* Start TASK INPUTS *

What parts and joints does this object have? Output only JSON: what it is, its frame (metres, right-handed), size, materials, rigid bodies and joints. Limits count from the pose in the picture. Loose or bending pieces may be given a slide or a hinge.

* End TASK INPUTS *
* Start TASK INPUTS *

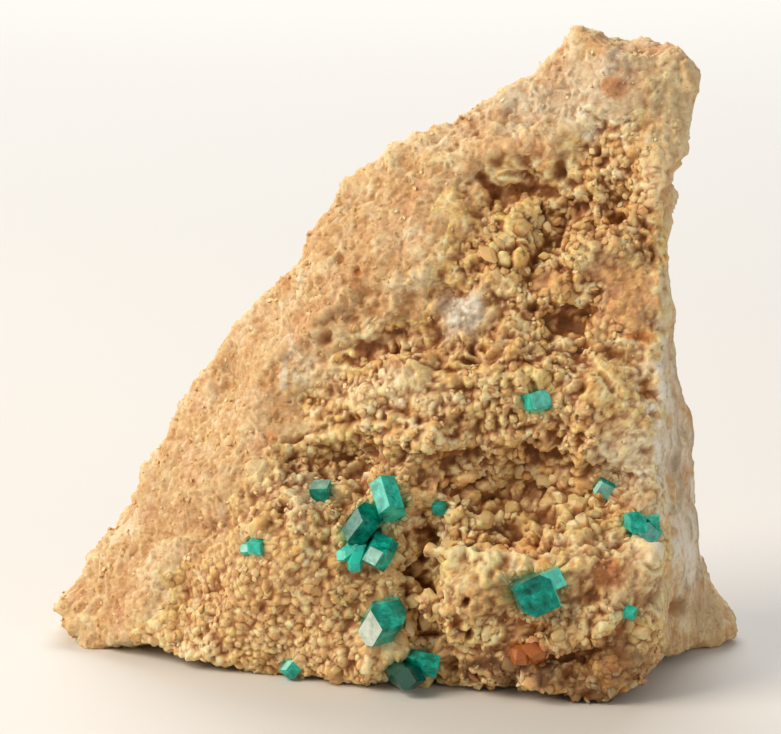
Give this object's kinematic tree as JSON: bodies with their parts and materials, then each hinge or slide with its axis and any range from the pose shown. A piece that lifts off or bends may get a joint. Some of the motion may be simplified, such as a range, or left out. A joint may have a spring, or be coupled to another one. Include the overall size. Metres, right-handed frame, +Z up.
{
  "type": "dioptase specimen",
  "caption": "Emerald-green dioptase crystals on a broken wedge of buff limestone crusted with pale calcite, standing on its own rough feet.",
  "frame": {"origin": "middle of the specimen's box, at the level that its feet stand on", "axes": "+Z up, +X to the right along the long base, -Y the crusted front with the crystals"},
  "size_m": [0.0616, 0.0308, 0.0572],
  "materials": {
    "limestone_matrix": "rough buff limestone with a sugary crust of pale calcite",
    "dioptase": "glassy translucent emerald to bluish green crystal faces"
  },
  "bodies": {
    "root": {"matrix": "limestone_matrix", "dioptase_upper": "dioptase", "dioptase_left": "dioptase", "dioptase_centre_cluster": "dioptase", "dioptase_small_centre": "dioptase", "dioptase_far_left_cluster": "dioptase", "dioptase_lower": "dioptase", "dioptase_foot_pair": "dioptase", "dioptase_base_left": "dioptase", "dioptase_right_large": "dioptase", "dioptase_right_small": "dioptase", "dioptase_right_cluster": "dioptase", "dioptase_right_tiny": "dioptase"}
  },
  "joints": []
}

* End TASK INPUTS *

#### [GIVEN REQUEST]
Search the data for the string "joints" and copy each line where it appears.

#### [TASK ANSWER]
What parts and joints does this object have? Output only JSON: what it is, its frame (metres, right-handed), size, materials, rigid bodies and joints. Limits count from the pose in the picture. Loose or bending pieces may be given a slide or a hinge.
  "joints": []